(Given instruction) Extract the complete data exactly as given.

(Stored rows)
* * * *
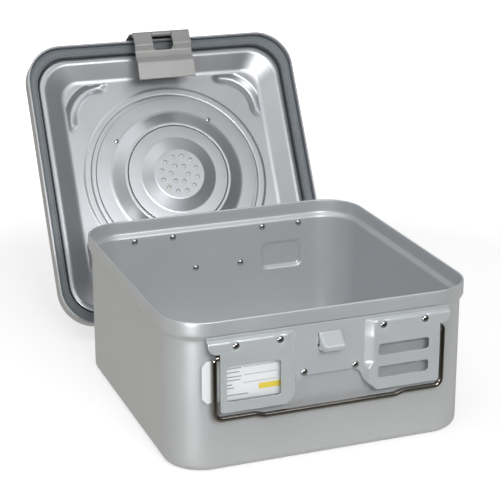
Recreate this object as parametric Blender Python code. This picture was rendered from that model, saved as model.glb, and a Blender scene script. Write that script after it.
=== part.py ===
"""Sterilization container: a drawn aluminium tub with its gasketed lid taken off.

The origin is the centre of the tub's underside. +Z is up and the front, with the
label holder on its left, faces -Y. The lid stands on its rear latch bracket
behind the tub, inside face forward. All lengths are in metres and all angles in
radians unless a name says degrees.
"""

import math

import bmesh
import bpy
from mathutils import Matrix, Vector

# Tub
RIM_WIDTH = 0.280
RIM_DEPTH = 0.285
TUB_HEIGHT = 0.1363
RIM_CORNER = 0.038
TUB_WALL = 0.0020
RIM_STEP = 0.0030
RIM_STEP_TOP_DROP = 0.0120
RIM_STEP_RUN = 0.0058
TUB_FOOT_RADIUS = 0.0070
RIM_EDGE_ROUND = 0.0006
CORNER_STEPS = 6
FOOT_STEPS = 4
OUTLINE_STEPS = 3

# Pad pressed outward in the wall behind each label
PAD_WIDTH = 0.0443
PAD_HEIGHT = 0.0288
PAD_CENTRE_X = 0.0680
PAD_CENTRE_DROP = 0.0524
PAD_RISE = 0.0025
PAD_FLANK = 0.0035
PAD_CORNER = 0.0060

# Clearances
SEAT_GAP = 0.0003
BORE_GAP = 0.00035
CUT_OVERRUN = 0.0020

# Fitting plate on each end wall
PLATE_SHEET = 0.0010
PLATE_TOP_DROP = 0.0130
PLATE_HALF_WIDTH = 0.1100
PLATE_BOTTOM_DROP = 0.0793
EAR_LENGTH = 0.0100
EAR_BOTTOM_DROP = 0.0268
EAR_ROUND = 0.0030
BOX_INNER_X = 0.0375
BOX_FLANK = 0.0040
BOX_FOLD_DROP = 0.0168
BOX_CREASE_DROP = 0.0303
BOX_LEAN = 0.0012
BOX_CORNER = 0.0040
NOTCH_TOP_DROP = 0.0588
NOTCH_HALF_WIDTH = 0.0220
NOTCH_FLARE = 0.0085
NOTCH_FLARE_DROP = 0.0703

# Window and slots in the raised boxes
WINDOW_WIDTH = 0.0480
WINDOW_HEIGHT = 0.0320
WINDOW_CENTRE_X = 0.0704
WINDOW_CENTRE_DROP = 0.0541
WINDOW_CORNER = 0.0035
SLOT_WIDTH = 0.0475
SLOT_HEIGHT = 0.0105
SLOT_CENTRE_X = 0.0661
SLOT_LOW_DROP = 0.0635
SLOT_PITCH = 0.0205
SLOT_CORNER = 0.0030

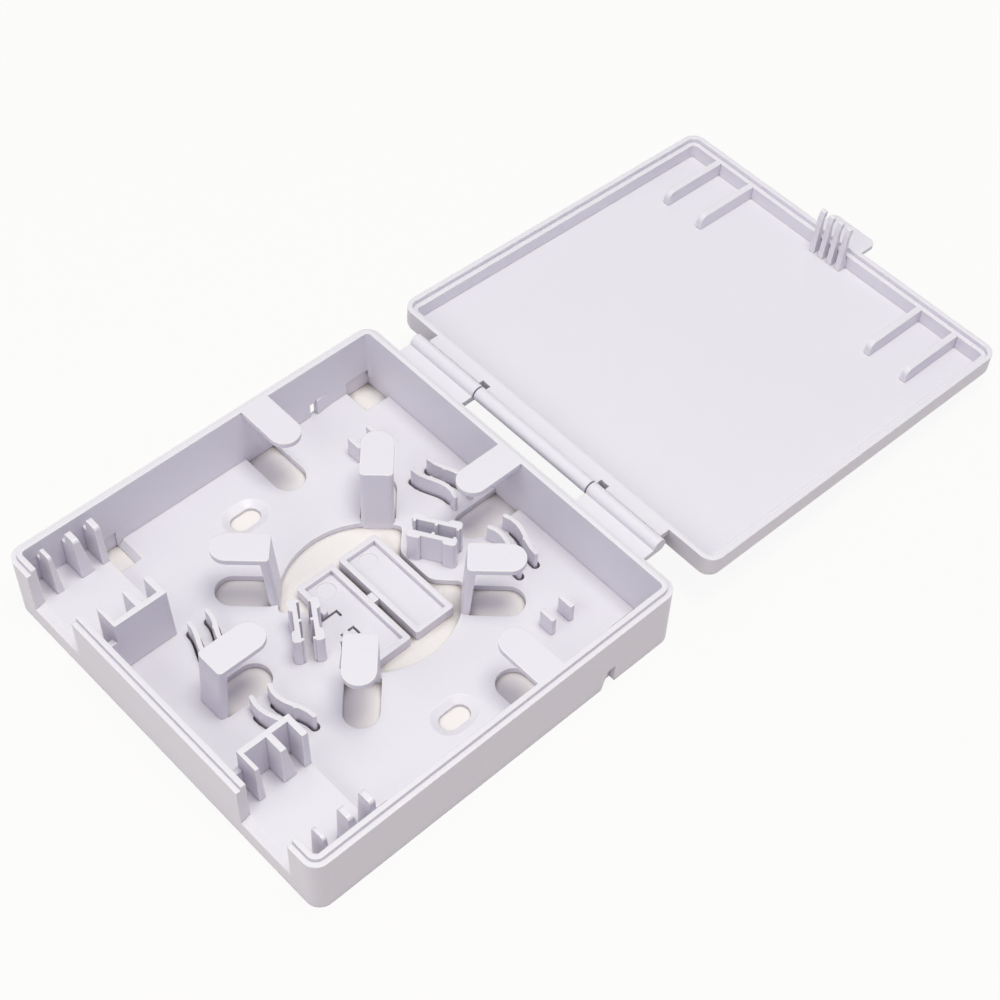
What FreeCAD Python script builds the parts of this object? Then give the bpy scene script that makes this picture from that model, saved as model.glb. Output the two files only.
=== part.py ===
"""Surface wall box for fibre outlets: an open tray with moulded cable guides, and a hinged lid.

Millimetres. The origin is the middle of the tray's flat underside. +Z points out of the wall
that the tray is screwed to, and +Y points to the hinge. The lid is modelled swung fully open.
"""
import FreeCAD
import Part
import math
import os

V = FreeCAD.Vector
X, Y, Z = V(1, 0, 0), V(0, 1, 0), V(0, 0, 1)

# Tray
WIDTH = 87.0
DEPTH = 86.2
CORNER_R = 3.0
WALL = 2.1
FLOOR = 1.5
SEAM_Z = 14.5            # parting plane of tray and lid, through the hinge axis
SEAM_GAP = 0.05          # each half stays this far from the parting plane
JOIN = 0.5               # how far a form runs into the wall or floor that carries it
RIM_STEP = 1.1           # width of the outer ledge round the rim
LIP_H = 0.9              # height of the inner lip above the ledge
SIDE = WIDTH / 2
BACK = DEPTH / 2
FRONT = -BACK
INNER_X = SIDE - WALL
INNER_BACK = BACK - WALL
INNER_FRONT = FRONT + WALL
LEDGE_Z = SEAM_Z - SEAM_GAP
LIP_Z = LEDGE_Z + LIP_H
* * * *
(Result of the exercise)
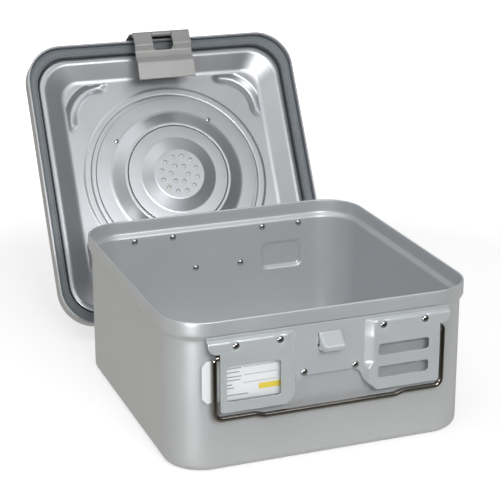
Recreate this object as parametric Blender Python code. This picture was rendered from that model, saved as model.glb, and a Blender scene script. Write that script after it.
=== part.py ===
"""Sterilization container: a drawn aluminium tub with its gasketed lid taken off.

The origin is the centre of the tub's underside. +Z is up and the front, with the
label holder on its left, faces -Y. The lid stands on its rear latch bracket
behind the tub, inside face forward. All lengths are in metres and all angles in
radians unless a name says degrees.
"""

import math

import bmesh
import bpy
from mathutils import Matrix, Vector

# Tub
RIM_WIDTH = 0.280
RIM_DEPTH = 0.285
TUB_HEIGHT = 0.1363
RIM_CORNER = 0.038
TUB_WALL = 0.0020
RIM_STEP = 0.0030
RIM_STEP_TOP_DROP = 0.0120
RIM_STEP_RUN = 0.0058
TUB_FOOT_RADIUS = 0.0070
RIM_EDGE_ROUND = 0.0006
CORNER_STEPS = 6
FOOT_STEPS = 4
OUTLINE_STEPS = 3

# Pad pressed outward in the wall behind each label
PAD_WIDTH = 0.0443
PAD_HEIGHT = 0.0288
PAD_CENTRE_X = 0.0680
PAD_CENTRE_DROP = 0.0524
PAD_RISE = 0.0025
PAD_FLANK = 0.0035
PAD_CORNER = 0.0060

# Clearances
SEAT_GAP = 0.0003
BORE_GAP = 0.00035
CUT_OVERRUN = 0.0020

# Fitting plate on each end wall
PLATE_SHEET = 0.0010
PLATE_TOP_DROP = 0.0130
PLATE_HALF_WIDTH = 0.1100
PLATE_BOTTOM_DROP = 0.0793
EAR_LENGTH = 0.0100
EAR_BOTTOM_DROP = 0.0268
EAR_ROUND = 0.0030
BOX_INNER_X = 0.0375
BOX_FLANK = 0.0040
BOX_FOLD_DROP = 0.0168
BOX_CREASE_DROP = 0.0303
BOX_LEAN = 0.0012
BOX_CORNER = 0.0040
NOTCH_TOP_DROP = 0.0588
NOTCH_HALF_WIDTH = 0.0220
NOTCH_FLARE = 0.0085
NOTCH_FLARE_DROP = 0.0703

# Window and slots in the raised boxes
WINDOW_WIDTH = 0.0480
WINDOW_HEIGHT = 0.0320
WINDOW_CENTRE_X = 0.0704
WINDOW_CENTRE_DROP = 0.0541
WINDOW_CORNER = 0.0035
SLOT_WIDTH = 0.0475
SLOT_HEIGHT = 0.0105
SLOT_CENTRE_X = 0.0661
SLOT_LOW_DROP = 0.0635
SLOT_PITCH = 0.0205
SLOT_CORNER = 0.0030

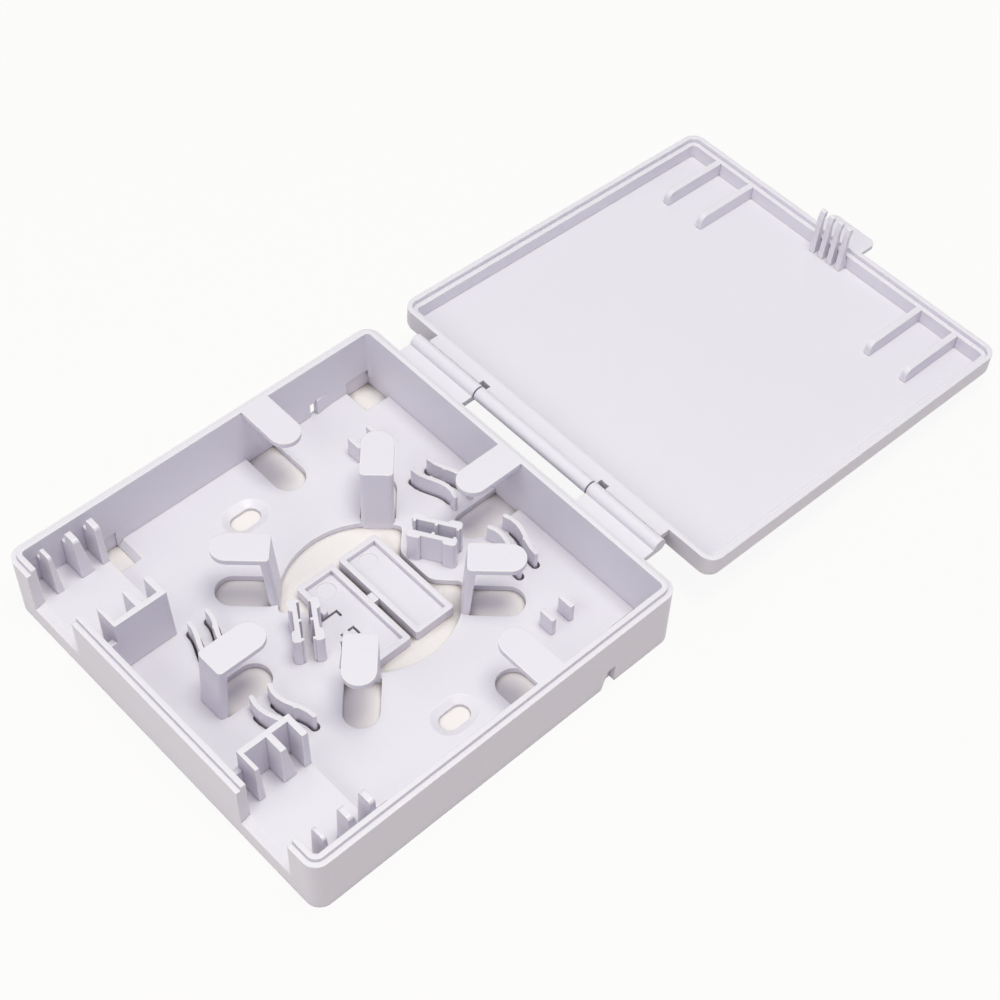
What FreeCAD Python script builds the parts of this object? Then give the bpy scene script that makes this picture from that model, saved as model.glb. Output the two files only.
=== part.py ===
"""Surface wall box for fibre outlets: an open tray with moulded cable guides, and a hinged lid.

Millimetres. The origin is the middle of the tray's flat underside. +Z points out of the wall
that the tray is screwed to, and +Y points to the hinge. The lid is modelled swung fully open.
"""
import FreeCAD
import Part
import math
import os

V = FreeCAD.Vector
X, Y, Z = V(1, 0, 0), V(0, 1, 0), V(0, 0, 1)

# Tray
WIDTH = 87.0
DEPTH = 86.2
CORNER_R = 3.0
WALL = 2.1
FLOOR = 1.5
SEAM_Z = 14.5            # parting plane of tray and lid, through the hinge axis
SEAM_GAP = 0.05          # each half stays this far from the parting plane
JOIN = 0.5               # how far a form runs into the wall or floor that carries it
RIM_STEP = 1.1           # width of the outer ledge round the rim
LIP_H = 0.9              # height of the inner lip above the ledge
SIDE = WIDTH / 2
BACK = DEPTH / 2
FRONT = -BACK
INNER_X = SIDE - WALL
INNER_BACK = BACK - WALL
INNER_FRONT = FRONT + WALL
LEDGE_Z = SEAM_Z - SEAM_GAP
LIP_Z = LEDGE_Z + LIP_H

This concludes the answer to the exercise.